Task goal >> Nothing but the lines from the one containing "# Jaw that closes behind the ball" down to the one containing "imported = [obj", both included, should be echoed, and each exactly as it stands.

Collected material >>
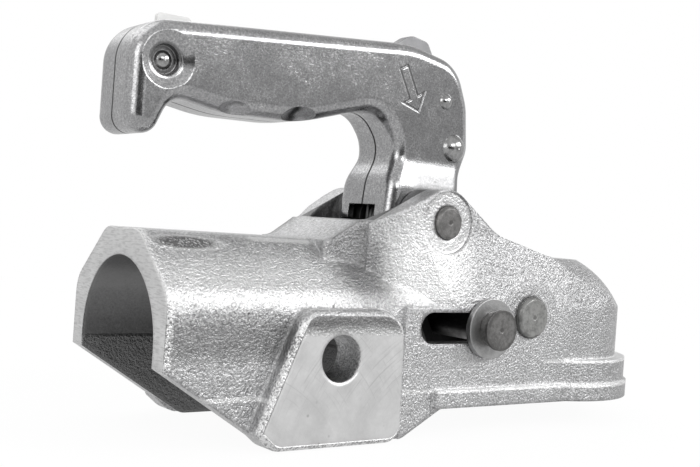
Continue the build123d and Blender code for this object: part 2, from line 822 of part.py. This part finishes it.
with BuildPart() as lock_block:
    with BuildSketch(Plane.XZ) as slab:
        draw([
            (lock_pin_x - block_rear, block_bottom, 1.5),
            (jaw_plate_rear - jaw_running_gap, block_bottom, 1.0),
            (jaw_plate_rear - jaw_running_gap, block_head_top, 1.0),
            (lock_pin_x + block_front, block_head_top, 2.0),
            (lock_pin_x + block_front, block_top, 3.0),
            (lock_pin_x - block_rear, block_top, 5.0),
        ])
    extrude(slab.sketch, amount=block_half_width, both=True)
    with BuildSketch(Plane.XZ) as head:
        draw([
            (jaw_plate_rear - jaw_running_gap - block_head_length, block_bottom, 1.5),
            (jaw_plate_rear - jaw_running_gap, block_bottom, 1.0),
            (jaw_plate_rear - jaw_running_gap, block_head_top, 1.0),
            (jaw_plate_rear - jaw_running_gap - block_head_length, block_head_top, 1.5),
        ])
    extrude(head.sketch, amount=block_head_half, both=True)
    cross_bar(lock_pin_x, lock_pin_z, lock_radius + pin_clearance, far, mode=Mode.SUBTRACT)
finish(lock_block.part, "lock_block")

# Jaw that closes behind the ball
with BuildPart() as ball_jaw:
    with BuildSketch(Plane.XZ) as side:
        with Locations((jaw_pin_x, jaw_pin_z)):
            Circle(jaw_ear_radius)
        with Locations(((jaw_plate_rear + jaw_plate_front) / 2, (jaw_lip + jaw_plate_top) / 2)):
            Rectangle(jaw_plate_front - jaw_plate_rear, jaw_plate_top - jaw_lip)
        make_hull()
    extrude(side.sketch, amount=jaw_half_width, both=True)
    with Locations((jaw_plate_rear - far / 2, 0, 0)):
        Box(far, 2 * jaw_ear_inner, 2 * far, mode=Mode.SUBTRACT)
    ring_pair(
        jaw_pin_x, jaw_pin_z, jaw_hub_radius, jaw_pin_radius, jaw_ear_inner + overlap,
        cavity_half_width - side_gap,
    )
    with Locations((ball_x, 0, ball_z)):
        Sphere(cup_radius + pin_clearance, mode=Mode.SUBTRACT)
    cross_bar(jaw_pin_x, jaw_pin_z, jaw_pin_radius + pin_clearance, far, mode=Mode.SUBTRACT)
finish(ball_jaw.part, "ball_jaw")
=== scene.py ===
import math

import bpy
from mathutils import Matrix, Vector


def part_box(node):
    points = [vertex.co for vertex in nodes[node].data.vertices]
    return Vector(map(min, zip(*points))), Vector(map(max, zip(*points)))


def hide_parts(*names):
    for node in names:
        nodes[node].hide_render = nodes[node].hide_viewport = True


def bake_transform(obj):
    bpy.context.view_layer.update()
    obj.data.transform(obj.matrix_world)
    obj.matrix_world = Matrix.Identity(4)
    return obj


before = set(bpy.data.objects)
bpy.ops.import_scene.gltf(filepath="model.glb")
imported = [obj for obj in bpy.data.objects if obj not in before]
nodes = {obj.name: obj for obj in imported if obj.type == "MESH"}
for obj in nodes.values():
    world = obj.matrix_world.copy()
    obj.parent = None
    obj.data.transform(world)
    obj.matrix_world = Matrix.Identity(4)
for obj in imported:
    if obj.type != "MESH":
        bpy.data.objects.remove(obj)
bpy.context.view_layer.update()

MM = 0.001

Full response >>
# Jaw that closes behind the ball
with BuildPart() as ball_jaw:
    with BuildSketch(Plane.XZ) as side:
        with Locations((jaw_pin_x, jaw_pin_z)):
            Circle(jaw_ear_radius)
        with Locations(((jaw_plate_rear + jaw_plate_front) / 2, (jaw_lip + jaw_plate_top) / 2)):
            Rectangle(jaw_plate_front - jaw_plate_rear, jaw_plate_top - jaw_lip)
        make_hull()
    extrude(side.sketch, amount=jaw_half_width, both=True)
    with Locations((jaw_plate_rear - far / 2, 0, 0)):
        Box(far, 2 * jaw_ear_inner, 2 * far, mode=Mode.SUBTRACT)
    ring_pair(
        jaw_pin_x, jaw_pin_z, jaw_hub_radius, jaw_pin_radius, jaw_ear_inner + overlap,
        cavity_half_width - side_gap,
    )
    with Locations((ball_x, 0, ball_z)):
        Sphere(cup_radius + pin_clearance, mode=Mode.SUBTRACT)
    cross_bar(jaw_pin_x, jaw_pin_z, jaw_pin_radius + pin_clearance, far, mode=Mode.SUBTRACT)
finish(ball_jaw.part, "ball_jaw")
=== scene.py ===
import math

import bpy
from mathutils import Matrix, Vector


def part_box(node):
    points = [vertex.co for vertex in nodes[node].data.vertices]
    return Vector(map(min, zip(*points))), Vector(map(max, zip(*points)))


def hide_parts(*names):
    for node in names:
        nodes[node].hide_render = nodes[node].hide_viewport = True


def bake_transform(obj):
    bpy.context.view_layer.update()
    obj.data.transform(obj.matrix_world)
    obj.matrix_world = Matrix.Identity(4)
    return obj


before = set(bpy.data.objects)
bpy.ops.import_scene.gltf(filepath="model.glb")
imported = [obj for obj in bpy.data.objects if obj not in before]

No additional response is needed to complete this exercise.